At this point, I did a little hmmm noise. More organisations are using behaviour analytics tools, than are using annual training. Now, I’m pretty clued up on the cyber behaviour market, and make it my business to be, so I stopped to stare into space, while I tried to come up with vendors peddling automated behaviour-analytic tools to detect and mitigate potential cyber risk indicators among employees. I do know some who claim to be doing this, but in reality, there are one or two vendors who actually do provide this in the awareness or culture change space. I have good relationships with the people within those companies. This report was based on the findings from 1,000 cyber decision makers, and if 76% of those were using one of the tools I’m thinking about, my conversations with those vendors would be very different. Based on this knowledge, I can deduce that the automated behaviour-analytic tools are cyber tools, for logging and monitoring, as opposed to cyber behaviour change tools. Those tools may well have their place, but using only these tools, and equating them to change in behaviour is frankly ridiculous. If I were to lock you into your house, and then say you stayed home, did you change your behaviour, or did I implement a control that forced you to do something differently? If I unlocked your house, would you stay in there, or would you embrace your uncontrolled freedom? A technical control will only change a behaviour when the control is in place. Staff will go home and do risky things, because they have the freedom to do so, and those risky things may, inadvertently, be the cause of your next cyber incident or breach (think password reuse). Perhaps I misunderstand the terminology, and need some education into the world of automated behaviour-analytic tools?


The final section I scrawled over is named Where do we go from here: Outlook. Specifically:

When it comes to adopting innovations, begin with your strategy and understand the technologies available that support that strategy from a cyber perspective—then apply a critical lens. How does the use of a data service or platform, for example, align with your purpose, reinforce your ability to create trust, and open up the organisation to risks and threats? From there, work to apply the right solution for the right needs.
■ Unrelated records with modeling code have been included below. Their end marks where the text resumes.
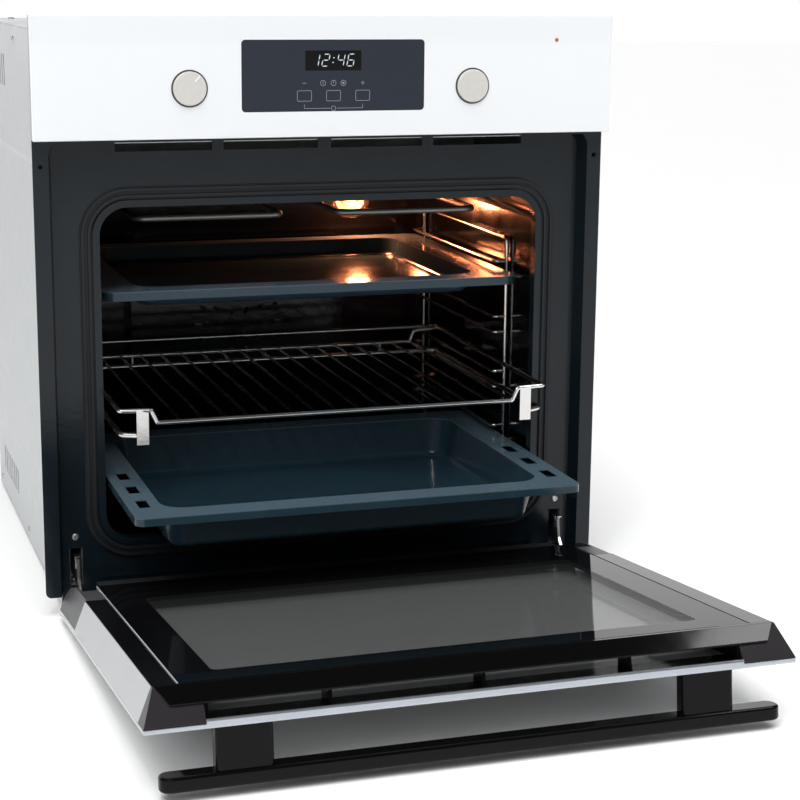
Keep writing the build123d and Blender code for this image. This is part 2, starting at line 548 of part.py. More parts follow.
def lamp_holder():
    """Ceramic socket of the oven lamp, set in the liner's back wall."""
    y = CAVITY_BACK
    socket = along_y(LAMP_X, LAMP_Z, 18.8, y - 0.5, y + 26)
    socket += along_y(LAMP_X, LAMP_Z, 22.5, y + SKIN + 0.1, y + 4)
    socket += block(LAMP_X - 9, LAMP_X + 9, y + 26, y + 34, LAMP_Z - 7, LAMP_Z + 7)
    return socket - along_y(LAMP_X, LAMP_Z, 16.0, y - 2, y + 20)


def lamp_bulb():
    """Small halogen-type bulb in the socket."""
    y = CAVITY_BACK
    bulb = along_y(LAMP_X, LAMP_Z, 7.0, y + 2, y + 20)
    return bulb + Pos(LAMP_X, y + 2, LAMP_Z) * Sphere(9.0)


def lamp_glass():
    """Domed cover that screws over the bulb."""
    y = CAVITY_BACK
    dome = along_y(LAMP_X, LAMP_Z, 24.0, y - 3.0, y - 0.6)
    shell = Pos(LAMP_X, y - 3.0, LAMP_Z) * Sphere(20.0)
    shell &= block(LAMP_X - 30, LAMP_X + 30, y - 17, y - 2.9, LAMP_Z - 30, LAMP_Z + 30)
    hollow = Pos(LAMP_X, y - 3.0, LAMP_Z) * Sphere(17.8)
    return dome + shell - hollow - along_y(LAMP_X, LAMP_Z, 15.0, y - 4, y)


def temperature_probe():
    """Thermostat bulb along the roof, through the back wall."""
    x, z = -LAMP_X + 30, LAMP_Z + 14
    probe = along_y(x, z, 2.2, CAVITY_BACK - 90, CAVITY_BACK + 22)
    return probe + along_y(x, z, 5.0, CAVITY_BACK - 1.4, CAVITY_BACK - 0.1)


# ---------------------------------------------------------------- cooling air and wiring
def air_duct():
    """Flat duct over the insulation that blows out through the slots under the fascia."""
    x1, y0, y1 = RECESS_HALF - 56.0, RECESS + SHEET + 0.1, BLOWER_Y + 44.0
    duct = block(-x1, x1, y0, y1, DUCT_Z0, DUCT_Z1)
    duct -= block(-x1 + 1, x1 - 1, y0 - 1, y1 - 1, DUCT_Z0 + 1, DUCT_Z1 - 1)
    duct -= block(-BLOWER_HALF, BLOWER_HALF, BLOWER_Y - 26, BLOWER_Y + 4, DUCT_Z1 - 2, DUCT_Z1 + 2)
    return duct


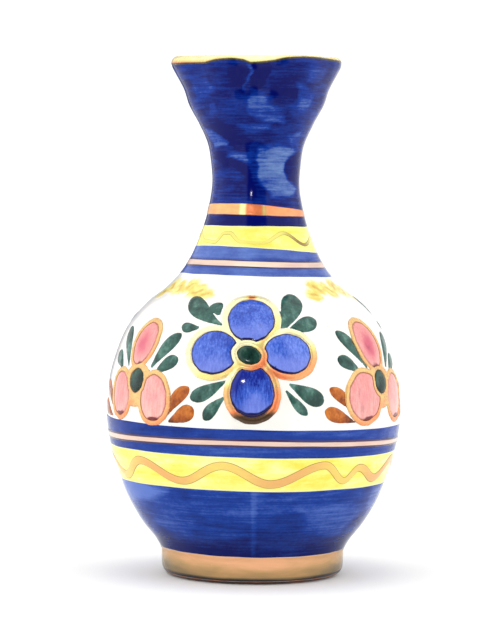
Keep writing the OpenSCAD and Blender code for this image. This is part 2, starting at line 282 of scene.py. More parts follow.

Understand the technologies. Reinforce your ability to create trust. Work to apply the right solution for the right needs, providing it is a technical solution, and doesn’t factor in people or culture.

 

I found myself considering, as I re-read my words, and the report, if the findings are open to interpretation, and I’m still unsure of the answer. Did I give out all the culture gold stars, because I related the content to something I’m passionate about? Did you read the report and think “they’re talking about pentesting”? Could they have been talking about people, and culture if they only mention culture 3 times?


As I said, the reason I read this report is it appeared in my feed with the words “59% of CISOs are doing Security Awareness”, and I was hoping there’d be more data behind that statistic. If the likes of Deloitte aren’t even mentioning the impact of cyber culture to an organisation's security posture, in the future of cyber, do I hang up my hat now, and admit defeat? You guys have been renewing the same old tooling, year in, year out, yet the number of you facing incidents, or breaches keeps growing. Will there ever be a place for us cyber behaviour and culture change warriors? Will CISOs always deprioritise “security awareness”, in favour of tooling, and does something drastic need to happen before every organisation has a dedicated programme, which at the very least increases that 59% figure?